Author: Directors of Tea Leaves Date Posted:1 May 2019
A survey conducted by French consumer magazine "60 Million Consumers", examined 26 tea brands, including popular brands such as Lipton and Kusmi Tea and findings revealed certain teas contained up to 17 different types of pesticides.
This report on teas sold in France, brought on immediate media reaction and inspired a broader examination of pesticide levels in the tea industry; both can signal harmful effects.
Australian requirement for Maximum Residue Levels (MRL) of pesticides are among the highest world testing standard.
The use of pesticides is a decision by individual farmers and enforcement is difficult.
Pesticides are a universal problem. The term "pesticides" includes fungicides, rodenticides, bactericides, repellents, and antimicrobials. For tea, insects are the main concern.
The dangers of pesticides are augmented by widespread overapplication, which depletes soil and degrades the environment, along with unmanaged spraying that leads to severe health problems in tea growing communities.
As with DDT, some pesticides have generated dangerous impacts: carcinogens, neurological damage and decimation of species and fauna.

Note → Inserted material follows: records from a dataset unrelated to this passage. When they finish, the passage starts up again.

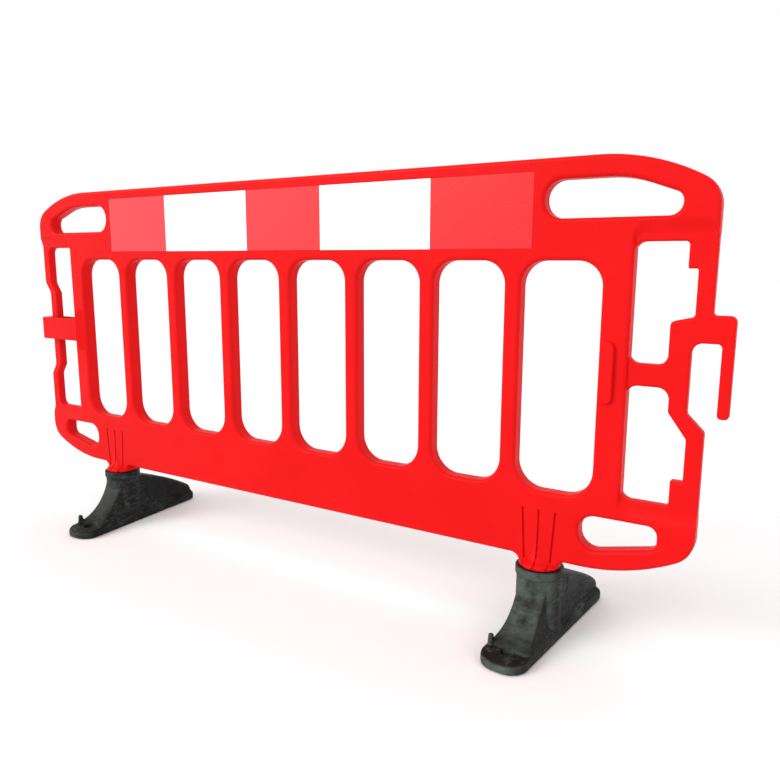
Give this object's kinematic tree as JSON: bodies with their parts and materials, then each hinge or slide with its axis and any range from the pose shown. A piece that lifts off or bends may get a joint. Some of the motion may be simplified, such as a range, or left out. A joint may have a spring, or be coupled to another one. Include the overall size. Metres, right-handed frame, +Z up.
{
  "type": "plastic pedestrian barrier",
  "caption": "Moulded plastic barrier panel with upright slots, reflective red and white sheeting, hand holes, a link hook and loop, and swivelling rubber feet.",
  "frame": {"origin": "centre of the bounding box at floor level; the panel's middle plane is at y = -0.042 m and its middle at x = -0.016 m, because the hook reaches further than the loop and the rear toes further than the front toes; at rest the left foot stands turned by 4.2 degrees and the right foot by -4.8 degrees", "axes": "+X along the panel towards the hook end, +Y through the panel to its rear, +Z up"},
  "size_m": [2.048, 0.4676, 1.016],
  "materials": {
    "red_plastic": "satin moulded polyethylene, fine grain",
    "red_sheeting": "retroreflective film, fine cell pattern",
    "white_sheeting": "retroreflective film, fine cell pattern",
    "black_rubber": "dull recycled rubber with flow marks",
    "zinc_steel": "zinc plated",
    "brass": "turned"
  },
  "bodies": {
    "barrier": {"panel": "red_plastic", "link_loop": "red_plastic", "front_red_left": "red_sheeting", "front_red_middle": "red_sheeting", "front_red_right": "red_sheeting", "rear_red_left": "red_sheeting", "rear_red_middle": "red_sheeting", "rear_red_right": "red_sheeting", "front_white_left": "white_sheeting", "front_white_right": "white_sheeting", "rear_white_left": "white_sheeting", "rear_white_right": "white_sheeting", "left_swivel_bolt": "zinc_steel", "right_swivel_bolt": "zinc_steel", "left_washer": "zinc_steel", "right_washer": "zinc_steel", "left_insert": "brass", "right_insert": "brass"},
    "left_foot": {"left_foot": "black_rubber"},
    "right_foot": {"right_foot": "black_rubber"}
  },
  "joints": [
    {"name": "left_foot_swivel", "type": "hinge", "parent": "barrier", "child": "left_foot", "pos_m": [-0.706, -0.0416, 0.1], "axis": [0, 0, 1], "range_deg": [-94.2, 85.8]},
    {"name": "right_foot_swivel", "type": "hinge", "parent": "barrier", "child": "right_foot", "pos_m": [0.674, -0.0416, 0.1], "axis": [0, 0, 1], "range_deg": [-85.2, 94.8]}
  ]
}
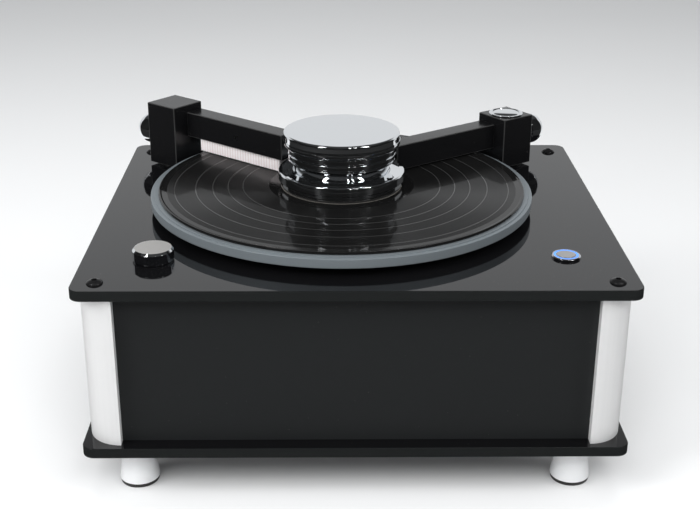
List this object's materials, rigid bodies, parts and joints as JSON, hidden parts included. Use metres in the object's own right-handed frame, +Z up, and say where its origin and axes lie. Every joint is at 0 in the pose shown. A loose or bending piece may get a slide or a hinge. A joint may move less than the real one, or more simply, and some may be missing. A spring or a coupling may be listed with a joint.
{
  "type": "record cleaning machine",
  "caption": "Tabletop record cleaning machine: cabinet on feet, driven platter with a record and a clamp, swinging brush arm, swinging suction arm, mode knob and power button.",
  "frame": {"origin": "on the surface that the feet stand on, under the centre of the cabinet's plates", "axes": "+X to the right along the cabinet's width, +Y to the rear, +Z up; the controls are at the front, towards -Y"},
  "size_m": [0.406, 0.342, 0.2341],
  "materials": {
    "black_gloss": "polished black plate",
    "black_satin": "satin black",
    "satin_aluminium": "fine satin anodised",
    "bright_aluminium": "bright turned",
    "machined_aluminium": "machined",
    "platter_metal": "frosted",
    "chrome": "mirror polished",
    "steel": "ground",
    "black_steel": "black oxide",
    "bronze": "sintered",
    "brass": "turned",
    "arm_black": "satin black anodised",
    "rubber": "matt",
    "black_plastic": "moulded",
    "grey_plastic": "moulded",
    "tank_plastic": "milky",
    "red_plastic": "moulded",
    "board": "lacquered",
    "blue_light": "lit diffuser",
    "vinyl": "grooved gloss",
    "bristle": "soft nylon",
    "velvet": "short pile"
  },
  "bodies": {
    "cabinet": {"top_plate": "black_gloss", "bottom_plate": "black_gloss", "front_panel": "black_satin", "rear_panel": "black_satin", "left_panel": "black_satin", "right_panel": "black_satin", "corner_columns": "satin_aluminium", "feet": "bright_aluminium", "foot_pads": "rubber", "plate_screws": "black_steel", "bearing_housing": "machined_aluminium", "bearing_bushes": "bronze", "thrust_washer": "bronze", "drive_motor": "steel", "motor_bracket": "steel", "drive_belt": "rubber", "turbine_housing": "grey_plastic", "turbine_mount": "rubber", "waste_tank": "tank_plastic", "tank_lid": "black_plastic", "suction_hose": "rubber", "turbine_hose": "rubber", "power_supply": "machined_aluminium", "control_board": "board", "mode_switch": "black_plastic", "button_bezel": "bright_aluminium", "led_ring": "blue_light", "mains_inlet": "black_plastic", "switch_housing": "black_plastic", "drain_valve": "brass", "pivot_sockets": "machined_aluminium", "pivot_bushes": "bronze"},
    "platter": {"platter": "platter_metal", "spindle": "steel", "platter_pulley": "machined_aluminium", "record": "vinyl"},
    "motor_rotor": {"motor_shaft": "steel", "motor_pulley": "machined_aluminium"},
    "impeller": {"turbine_impeller": "machined_aluminium"},
    "clamp": {"clamp_seal": "rubber", "clamp_base": "chrome", "clamp_grip": "chrome"},
    "brush_lift_shaft": {"brush_pivot": "steel"},
    "brush_arm": {"brush_tower": "arm_black", "brush_beam": "arm_black", "brush_back": "black_plastic", "brush_bristles": "bristle", "brush_set_screw": "steel", "brush_knob": "chrome"},
    "suction_lift_shaft": {"suction_pivot": "steel"},
    "suction_arm": {"suction_tower": "arm_black", "suction_beam": "arm_black", "suction_lips": "velvet", "suction_cap": "chrome", "suction_knob": "chrome"},
    "knob": {"mode_knob": "chrome", "knob_shaft": "steel"},
    "button": {"button_cap": "bright_aluminium"},
    "rocker": {"mains_rocker": "black_plastic"},
    "lever": {"drain_lever": "red_plastic"}
  },
  "joints": [
    {"name": "platter_spin", "type": "hinge", "parent": "cabinet", "child": "platter", "pos_m": [-0.0099, 0.0097, 0.1775], "axis": [0, 0, 1], "continuous": true},
    {"name": "motor_spin", "type": "hinge", "parent": "cabinet", "child": "motor_rotor", "pos_m": [0.0751, -0.0453, 0.102], "axis": [0, 0, 1], "continuous": true},
    {"name": "impeller_spin", "type": "hinge", "parent": "cabinet", "child": "impeller", "pos_m": [-0.1099, -0.0603, 0.09], "axis": [0, 0, 1], "continuous": true},
    {"name": "clamp_lift", "type": "slide", "parent": "platter", "child": "clamp", "axis": [0, 0, 1], "range_m": [0, 0.06]},
    {"name": "brush_lift", "type": "slide", "parent": "cabinet", "child": "brush_lift_shaft", "axis": [0, 0, 1], "range_m": [0, 0.006]},
    {"name": "brush_swing", "type": "hinge", "parent": "brush_lift_shaft", "child": "brush_arm", "pos_m": [-0.1592, 0.1173, 0.173], "axis": [0, 0, 1], "range_deg": [-65, 0]},
    {"name": "suction_lift", "type": "slide", "parent": "cabinet", "child": "suction_lift_shaft", "axis": [0, 0, 1], "range_m": [0, 0.006]},
    {"name": "suction_swing", "type": "hinge", "parent": "suction_lift_shaft", "child": "suction_arm", "pos_m": [0.1394, 0.1173, 0.173], "axis": [0, 0, 1], "range_deg": [0, 65]},
    {"name": "mode_turn", "type": "hinge", "parent": "cabinet", "child": "knob", "pos_m": [-0.15, -0.1132, 0.171], "axis": [0, 0, 1], "range_deg": [-45, 45]},
    {"name": "button_push", "type": "slide", "parent": "cabinet", "child": "button", "axis": [0, 0, -1], "range_m": [0, 0.0015], "stiffness_N_per_m": 300, "springref_m": -0.002},
    {"name": "rocker_tilt", "type": "hinge", "parent": "cabinet", "child": "rocker", "pos_m": [-0.087, 0.1485, 0.112], "axis": [1, 0, 0], "range_deg": [-20, 0]},
    {"name": "lever_turn", "type": "hinge", "parent": "cabinet", "child": "lever", "pos_m": [0.11, 0.156, 0.074], "axis": [0, 0, 1], "range_deg": [0, 90]}
  ],
  "couplings": [
    {"joint": "motor_spin", "follows": "platter_spin", "ratio": 3.8037}
  ]
}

For many decades, there was a surge in uncontrolled and underregulated chemical overuse of both pesticides and fertilizers, most notably in China and India. This is being brought under some degree of control.
Evidence indicates the elite tea industry players are ahead of the problem. There is an accelerating and impressive push among the global tea merchants to adopt supply chain transparency, authentication, certification and supplier accountability.
Quality assurance programs are applying sophisticated technology and strong controls.
The Australian Pesticides and Veterinary Medicines Authority (APVMA) sets the Maximum Residue Level (MRL) of pesticides at or about the limit of analytical determination.
The limit of analytical quantitation (LOQ) and hence the MRL, is generally expected to be at the level of 0.05 mg/kg.
The Food Standard Australia & New Zealand (FSANZ) adopt this APVMA standard in their Food Standard Code.
This compares with the European Union MRL 0.01mg/kg, Japan MRL 30 and USA MRL 50.
MRLs are trade rules not direct safety measures. There is no one MRL, and there is no systematic methodology for setting them. They are pragmatic and determined by regulators and import authorities in individual nations. MRLs really stand for “tolerance level” and are very much a judgement call. Every major importing regime builds in an often-large safety factor.
As a tea importer into Australia, Tea Leaves must comply with strict biosecurity requirements and the Food Standards Code of the FSANZ. Tea Leaves is responsible for ensuring that all tea and herbs we import complies with the relevant standards in the Code.
Under the Code, tea is a Surveillance Food; low risk – this category is considered to pose a low risk to public health and safety. Foods in this category are normally inspected at a lower rate than risk-categorised food. However, this inspection rate is increased if a Surveillance Food fails inspection.